*Available records*.
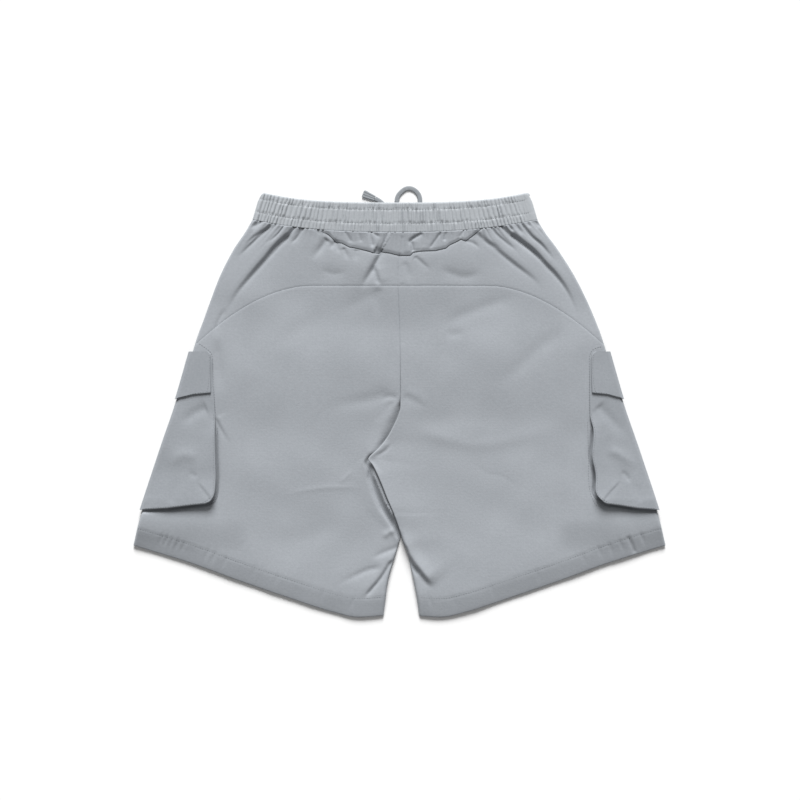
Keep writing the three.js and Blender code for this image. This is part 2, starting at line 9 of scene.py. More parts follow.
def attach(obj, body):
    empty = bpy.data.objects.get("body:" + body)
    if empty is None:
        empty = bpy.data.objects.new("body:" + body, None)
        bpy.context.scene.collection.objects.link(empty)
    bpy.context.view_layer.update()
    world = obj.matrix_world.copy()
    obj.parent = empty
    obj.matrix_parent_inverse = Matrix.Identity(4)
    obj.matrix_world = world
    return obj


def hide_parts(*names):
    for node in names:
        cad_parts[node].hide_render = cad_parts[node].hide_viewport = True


bl_info = {
    "name": "Cargo Shorts Laid Flat",
    "version": (1, 0, 0),
    "blender": (4, 5, 0),
    "location": "View3D > Sidebar > Shorts",
    "description": "Builds the cloth, pockets, waistband and drawcord of a pair of cargo shorts",
    "category": "Object",
}

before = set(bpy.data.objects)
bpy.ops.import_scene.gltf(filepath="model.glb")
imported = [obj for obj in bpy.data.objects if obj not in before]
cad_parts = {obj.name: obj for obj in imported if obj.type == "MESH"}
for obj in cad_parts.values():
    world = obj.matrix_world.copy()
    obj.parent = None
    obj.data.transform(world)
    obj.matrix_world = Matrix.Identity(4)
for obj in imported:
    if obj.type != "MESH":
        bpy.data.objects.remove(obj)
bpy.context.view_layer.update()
MM = 0.001

# Levels of the layers' outer faces over the table
FRONT_TOP = 1.2
BACK_TOP = 4.9
BAND_BACK_TOP = 5.8
LOWEST_BACK = 2.1

# Waistband
WAIST_SHIFT = -6.0
BAND_TOP_Y, BAND_TOP_RISE, BAND_TOP_HALF = 265.7, 14.2, 177.0
BAND_FOOT_Y, BAND_FOOT_RISE, BAND_FOOT_HALF = 226.5, 16.8, 188.0
BAND_STITCH_DOWN = (0.232, 0.695)  # the two rows that hold the elastic, as shares of the band's height
BAND_SIDE_SEAM = (160.0, 166.0)  # the right side seam, at the top and at the foot

# The bulge over the drawcord, and over the half pocket folded under the leg
CORD_LIFT = 3.2
POCKET_LIFT = 3.3

# Edges of the cut pieces, the same as in the solids
CENTRE_SEAM = ((3.3, 270), (3.3, 226), (0, 196), (-2, 156), (0.7, 82), (1.2, 5))
YOKE_HALF = 106.0
ARCH_Y, ARCH_FLAT, ARCH_DROP, ARCH_POWER = 156.0, 118.0, 0.00764, 1.84
ARCH_END_Y, ARCH_END_HALF = 79.0, 269.7
SIDE_EDGE = (
    (188, 243), (197.5, 227), (213.8, 204), (232.3, 172), (246.8, 140), (259.4, 108), (269.7, 79),
    (291, 5), (312.5, -58), (340, -142), (351, -186),
)
HEM_EDGE = (
    (20, -278.5), (57, -280.6), (86, -274.5), (120, -264), (205, -235), (275, -209.5), (351, -186),
)
RIGHT_INNER = (
    (-2, 156), (0.7, 82), (1.2, 5), (-1, -12), (-7.3, -27), (-16, -43), (-27, -57), (-41, -71), (-36, -79),
    (-32, -86), (-24, -104), (-16.5, -123), (-8, -143), (-1, -162), (3.6, -179), (10.3, -196), (17.5, -228),
    (22.5, -254), (26, -278.5),
)
LEFT_INNER = (
    (-2, 156), (0.7, 82), (1.2, 5), (3, -43), (3.4, -71), (3.5, -100), (3, -132), (2, -162), (0, -179),
    (-4.5, -196), (-14, -228), (-18, -254), (-21, -278.5),
)
V_SEAM = (
    (-106, 230.6), (-95, 224.5), (-90, 220.5), (-83.5, 213), (-76, 212.3), (-66, 207), (-57, 205.4),
    (-40.5, 201.4), (-33.5, 199), (-26.5, 197.6), (-23.5, 200.6), (-13.5, 199.2), (0, 195.9), (14.5, 196),
    (18, 200.2), (30, 201.7), (47, 202.2), (61, 205.4), (66.5, 210), (75, 213.8), (81, 217.2), (86.5, 214.8),
    (91, 217.8), (102, 226.4), (106, 229.4),
)
HEM_DEPTH = 25.0

# Drawcord: the same two routes as its solids
CORD_WIDTH, CORD_THICK = 6.0, 1.8
CORD_Z = 1.0
LEFT_CORD = (
    (-13, 236, 1.8), (-12.4, 242, 1.4), (-12.6, 248, CORD_Z), (-14.2, 254, CORD_Z), (-17.4, 259.4, CORD_Z),
    (-21.6, 264, CORD_Z), (-26.4, 268.2, CORD_Z), (-32.2, 271.6, CORD_Z),
)
RIGHT_CORD = (
    (15, 238, 1.8), (12.4, 244, 1.4), (8.6, 250, CORD_Z), (4, 255.6, CORD_Z), (-0.6, 261, CORD_Z),
    (-3.4, 267.6, CORD_Z), (-2, 274.6, CORD_Z), (2.6, 280.4, CORD_Z), (8.6, 284.4, CORD_Z),
    (15, 284.8, CORD_Z), (21, 281.8, CORD_Z), (25.4, 276.4, CORD_Z), (27, 270, CORD_Z), (26.4, 262, CORD_Z),
    (25.6, 252, CORD_Z), (26, 241, CORD_Z), (27.4, 229, CORD_Z), (28.6, 217, CORD_Z), (28.4, 205, CORD_Z),
)
TIP_LENGTH, TIP_WIDE, TIP_NARROW, TIP_THICK = 17.0, 11.0, 6.6, 2.2
TIP_TURN = 158.0  # the way the left tab points, in degrees


# Lines in plan

def smooth_line(points, steps=6):
    """A smooth line through points, as an array with that many steps between two of them."""
    p = np.array(points, float)
    ends = np.vstack([2 * p[0] - p[1], p, 2 * p[-1] - p[-2]])
    t = np.linspace(0, 1, steps, endpoint=False)[:, None]
    pieces = []
    for a, b, c, d in zip(ends, ends[1:], ends[2:], ends[3:]):
        pieces.append(0.5 * (2 * b + (c - a) * t + (2 * a - 5 * b + 4 * c - d) * t**2
                             + (3 * b - a - 3 * c + d) * t**3))
    return np.vstack([*pieces, p[-1:]])


def spread_along(line, shares):
    """Points on a line at shares of its length."""
    run = np.r_[0, np.cumsum(np.linalg.norm(np.diff(line, axis=0), axis=1))]
    return np.stack([np.interp(shares * run[-1], run, line[:, k]) for k in range(line.shape[1])], 1)


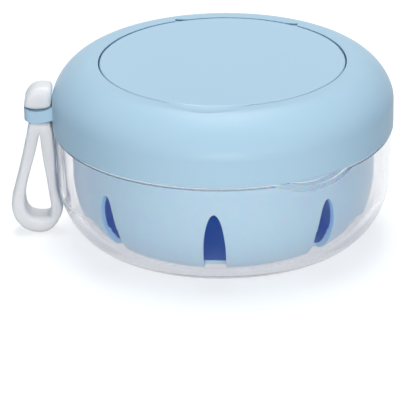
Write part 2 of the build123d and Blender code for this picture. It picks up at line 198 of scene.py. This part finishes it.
def grain_group():
    """Moulded skin: Colour drifts slowly between two shades, Roughness wanders round its mean, and Height
    is a fine spark-eroded grain, a noise of the given pitch in millimetres."""
    group = bpy.data.node_groups.new("moulded_skin", "ShaderNodeTree")
    face = group.interface
    for name, kind, value in (("Colour", "NodeSocketColor", (0.5, 0.5, 0.5, 1)),
                              ("Drift", "NodeSocketColor", (0.45, 0.45, 0.45, 1)),
                              ("Roughness", "NodeSocketFloat", 0.4), ("Wander", "NodeSocketFloat", 0.05),
                              ("Pitch", "NodeSocketFloat", 0.3)):
        face.new_socket(name, in_out="INPUT", socket_type=kind).default_value = value
    for name, kind in (("Colour", "NodeSocketColor"), ("Roughness", "NodeSocketFloat"),
                       ("Height", "NodeSocketFloat")):
        face.new_socket(name, in_out="OUTPUT", socket_type=kind)
    given = group.nodes.new("NodeGroupInput")
    result = group.nodes.new("NodeGroupOutput")
    place = node(group, "ShaderNodeTexCoord").outputs["Object"]
    slow = node(group, "ShaderNodeTexNoise", Vector=place, Scale=38.0, Detail=3.0, Roughness=0.5)
    mixed = node(group, "ShaderNodeMix", data_type="RGBA")
    sockets(mixed, i0=slow.outputs["Fac"], i6=given.outputs["Colour"], i7=given.outputs["Drift"])
    group.links.new(mixed.outputs[2], result.inputs["Colour"])
    smear = node(group, "ShaderNodeTexNoise", Vector=place, Scale=160.0, Detail=4.0, Roughness=0.6)
    centred = sockets(node(group, "ShaderNodeMath", operation="SUBTRACT"), i0=smear.outputs["Fac"], i1=0.5)
    swing = sockets(node(group, "ShaderNodeMath", operation="MULTIPLY_ADD"),
                    i0=centred.outputs[0], i1=given.outputs["Wander"], i2=given.outputs["Roughness"])
    group.links.new(swing.outputs[0], result.inputs["Roughness"])
    fineness = sockets(node(group, "ShaderNodeMath", operation="DIVIDE"),
                       i0=1000.0, i1=given.outputs["Pitch"])
    fine = node(group, "ShaderNodeTexNoise", Vector=place, Scale=fineness.outputs[0],
                Detail=2.0, Roughness=0.5)
    group.links.new(fine.outputs["Fac"], result.inputs["Height"])
    return group


SKIN = grain_group()


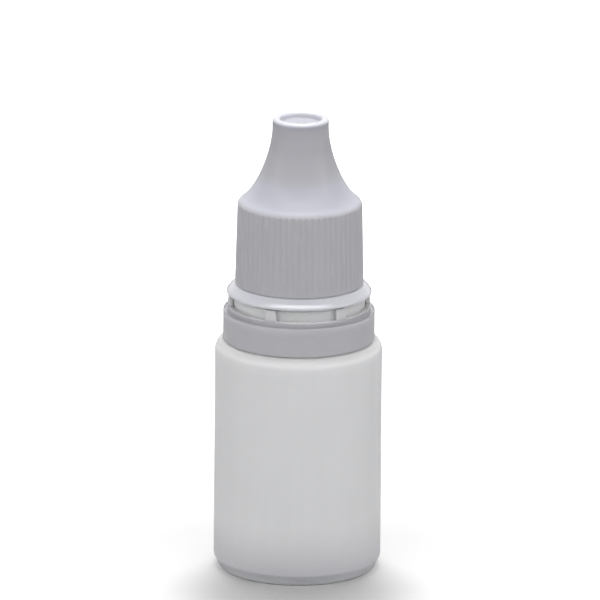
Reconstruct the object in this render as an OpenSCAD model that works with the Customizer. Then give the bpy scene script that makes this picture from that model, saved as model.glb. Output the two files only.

*Problem requirements*.
Restate the listing exactly, starting at its first line and ending at the line where "POCKET_LIFT = 3.3" occurs; include both and no other lines.

*In response*.
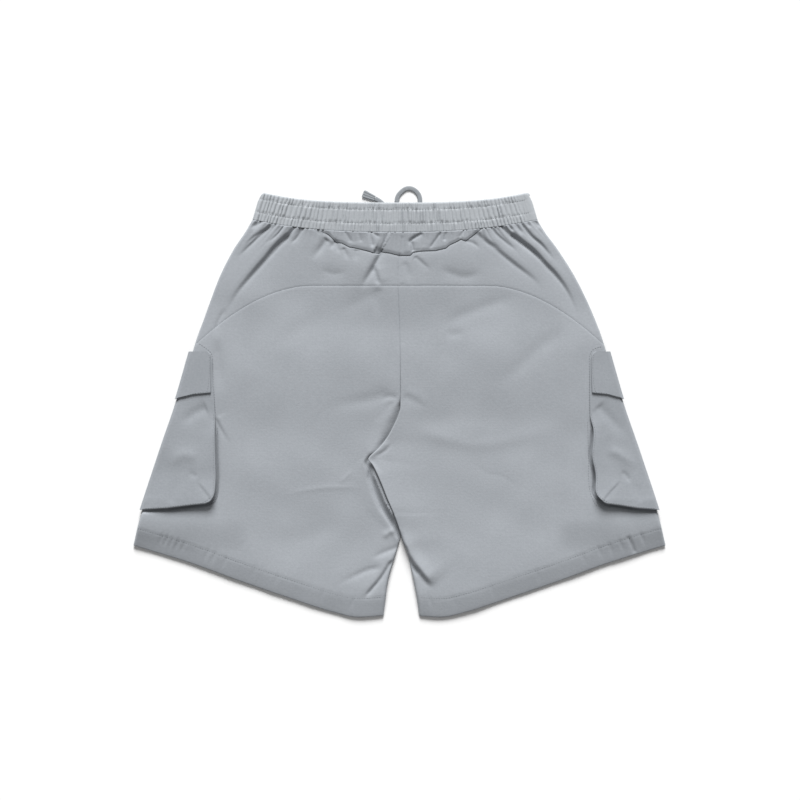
Keep writing the three.js and Blender code for this image. This is part 2, starting at line 9 of scene.py. More parts follow.
def attach(obj, body):
    empty = bpy.data.objects.get("body:" + body)
    if empty is None:
        empty = bpy.data.objects.new("body:" + body, None)
        bpy.context.scene.collection.objects.link(empty)
    bpy.context.view_layer.update()
    world = obj.matrix_world.copy()
    obj.parent = empty
    obj.matrix_parent_inverse = Matrix.Identity(4)
    obj.matrix_world = world
    return obj


def hide_parts(*names):
    for node in names:
        cad_parts[node].hide_render = cad_parts[node].hide_viewport = True


bl_info = {
    "name": "Cargo Shorts Laid Flat",
    "version": (1, 0, 0),
    "blender": (4, 5, 0),
    "location": "View3D > Sidebar > Shorts",
    "description": "Builds the cloth, pockets, waistband and drawcord of a pair of cargo shorts",
    "category": "Object",
}

before = set(bpy.data.objects)
bpy.ops.import_scene.gltf(filepath="model.glb")
imported = [obj for obj in bpy.data.objects if obj not in before]
cad_parts = {obj.name: obj for obj in imported if obj.type == "MESH"}
for obj in cad_parts.values():
    world = obj.matrix_world.copy()
    obj.parent = None
    obj.data.transform(world)
    obj.matrix_world = Matrix.Identity(4)
for obj in imported:
    if obj.type != "MESH":
        bpy.data.objects.remove(obj)
bpy.context.view_layer.update()
MM = 0.001

# Levels of the layers' outer faces over the table
FRONT_TOP = 1.2
BACK_TOP = 4.9
BAND_BACK_TOP = 5.8
LOWEST_BACK = 2.1

# Waistband
WAIST_SHIFT = -6.0
BAND_TOP_Y, BAND_TOP_RISE, BAND_TOP_HALF = 265.7, 14.2, 177.0
BAND_FOOT_Y, BAND_FOOT_RISE, BAND_FOOT_HALF = 226.5, 16.8, 188.0
BAND_STITCH_DOWN = (0.232, 0.695)  # the two rows that hold the elastic, as shares of the band's height
BAND_SIDE_SEAM = (160.0, 166.0)  # the right side seam, at the top and at the foot

# The bulge over the drawcord, and over the half pocket folded under the leg
CORD_LIFT = 3.2
POCKET_LIFT = 3.3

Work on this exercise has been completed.